There is a concept in tax law which U.S. tax lawyers call the "Economic Substance Rule" which is also true, but with different names (most of these countries don't have English language tax terminology anyway) which means that when someone is going through the motions of conducting a transaction in a tax favored form when in substance, something different is really going on, the tax authorities can choose to tax the substance rather than the form of the transaction. So, if the really valuable work is being done by the shareholder without visible compensation, rather than by the local directors and managers, you the shareholder might be taxed on "imputed income" representing the fair market value of the services rendered, or treated as the true manager of the company in country B. Similar issues can arise when valuable intellectual property is transferred to the company without being duly reflected in a fair market value purchase of equity interests, a sale at fair market value, or a licensing agreement for royalty payments.
Tax officials aren't limited to looking at paperwork. They can and do interview the human beings involved in interviews that those human beings are legally obligated to attend and cooperate with and to provide truthful information in with legal consequences for lying in those interviews.
Even if no official documentation or public statements would tip off tax officials, a significant share of tax evasion cases are driven by whistleblowing by disgruntled former employees, ex-spouses, jilted significant others, mistreated business partners, and revengeful angry children who feel that they have been mistreated by their parents. Nothing in the GDPR prevents whistleblowing to tax authorities.
Background
In E.U. countries, closely held company ownership must be declared and recorded in a notary public's "public records" or a corporate register (unlike, for example, the United States, where, this information was only contained in the internal records of the company in most cases, although a new law called the Corporate Transparency Act effective January 1, 2022, or later if initial regulations aren't adopted, changes this status quo).
E.U. directives expressly requires much more public disclosure by private companies than the U.S. more generally.
For example, a recent Dutch overhaul of its rules for disclosing beneficial ownership of companies is a model of contemporary modern European legislation on the subject. This affords access to this information as follows (UBO is the Universal Beneficial Ownership registry and FIO is the Fiscal Intelligence Agency, an anti-money laundering agency):
The public can only access the publicly accessible UBO-information
with a valid registration and in exchange for a fixed fee. The
identity of those persons that access the UBO-register will be
registered with the Dutch Chamber of Commerce and UBOs may inquire as
to how often their information has been consulted.
The Chamber of Commerce may register the Citizen Service Number
(Burgerservicenummer) of persons who access the register.
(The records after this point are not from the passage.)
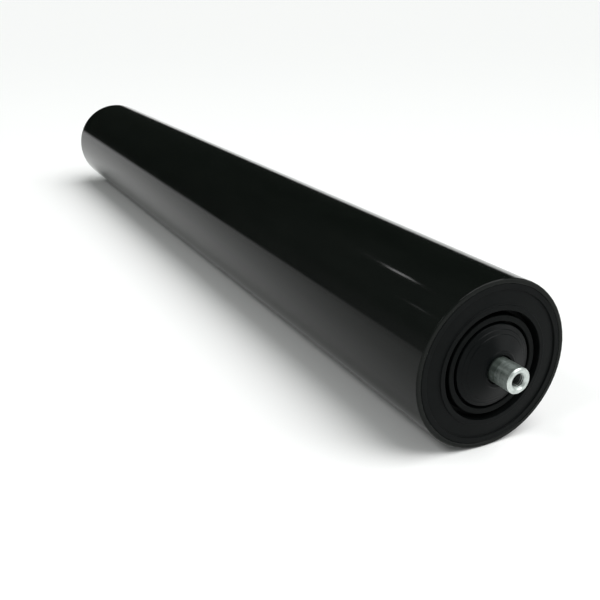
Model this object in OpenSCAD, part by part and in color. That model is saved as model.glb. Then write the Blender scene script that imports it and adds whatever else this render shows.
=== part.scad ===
// Conveyor roller: a plastic tube that turns on two sealed ball bearings
// round a fixed steel spindle, with a labyrinth seal and a dust cap at each end.
// The roller's axis lies along Y, and its front end is at -Y.

/* [Tube] */
// Length of the tube from rim to rim
tube_length = 1050; // [300:10:1800]
// Outer diameter of the tube
tube_diameter = 133; // [128:1:160]
// Wall thickness of the tube
tube_wall = 4; // [3:0.1:5]
// Radius of the rounding on the outer edge of each rim
rim_round = 1.2; // [0.4:0.1:1.8]
// Radius of the rounding on its inner edge
bore_round = 0.8; // [0.2:0.1:1]

/* [Spindle] */
// Diameter of the spindle, which is also the bore of the bearings
spindle_diameter = 20; // [18:0.5:21]
// How far each end of the spindle stands out past the rim of the tube
spindle_projection = 27.5; // [12:0.5:60]
// Chamfer on the ends of the spindle
spindle_chamfer = 1; // [0.4:0.1:1.6]
// Outer diameter of the thread tapped into each end
thread_diameter = 12; // [8:1:14]
// Pitch of the thread
thread_pitch = 1.75; // [1:0.25:2]
// Depth of the drilled hole, without the drill's point
drill_depth = 30; // [15:1:60]
// Width of the countersink beyond the thread, on the radius
countersink_margin = 0.6; // [0.2:0.1:1]

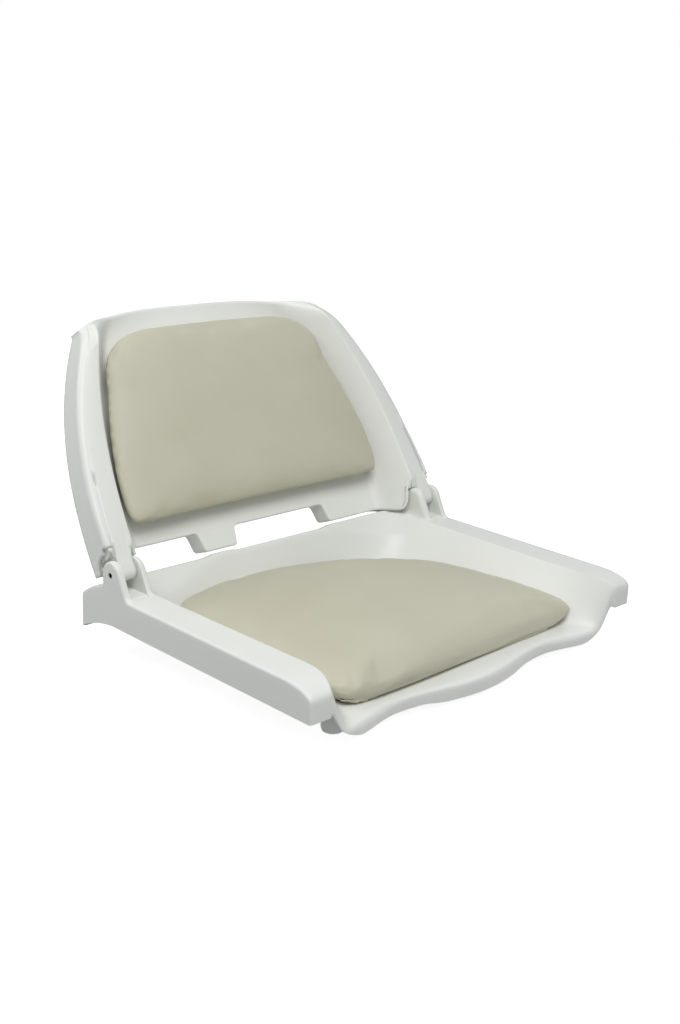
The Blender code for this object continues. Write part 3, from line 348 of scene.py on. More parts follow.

The FIU and
other competent authorities will, upon request, have access to that
information.
The FIU and other competent authorities may perform a search in the
UBO-register based on the name of an individual, thus listing all
connections of that individual, while the public will only be able to
search the UBO-register for the UBO(s) of a specific entity (and not
for the name of an individual). Even though this limitation to search
options was presented as a measure to protect the privacy of UBOs, it
is generally expected that commercial platforms that register company
information will enable searches based on the name of individuals.
The FIU and competent authorities have access to both the publicly and
not publicly accessible UBO-information.
In the Netherlands, the following institutions are, amongst others,
qualified as competent authorities with unlimited access to the
UBO-information:
the Dutch Central Bank;
the Authority for the Financial Markets;
the Financial Supervision Office;
the Dutch Gaming Authority;
the Tax & Customs Authorities;
the National Police;
the Public Prosecutor’s Office;
the Dutch intelligence agencies; and
the Tax Intelligence Agency.
As this example illustrates, taxing authorities are given express statutory authority to gather information pertinent to tax collection.
The Dutch situation, prior to the recent reform, collected essentially similar information, but at a decentralized basis in the offices of the notary handling the incorporation of the entity in question, with similar parties having access to the information.
The E.U.'s General Data Protection Regulation generally, affirmatively extends to the provision of a good or service to an E.U. person subject to the regulation, something that would not include tax collection. See Article 3(2).
Also, mutual assistance treaty obligations between E.U. countries to share information, which would include many tax treaties between E.U. countries, and criminal investigations (which would include criminal tax fraud cases) are expressly exempted from its scope.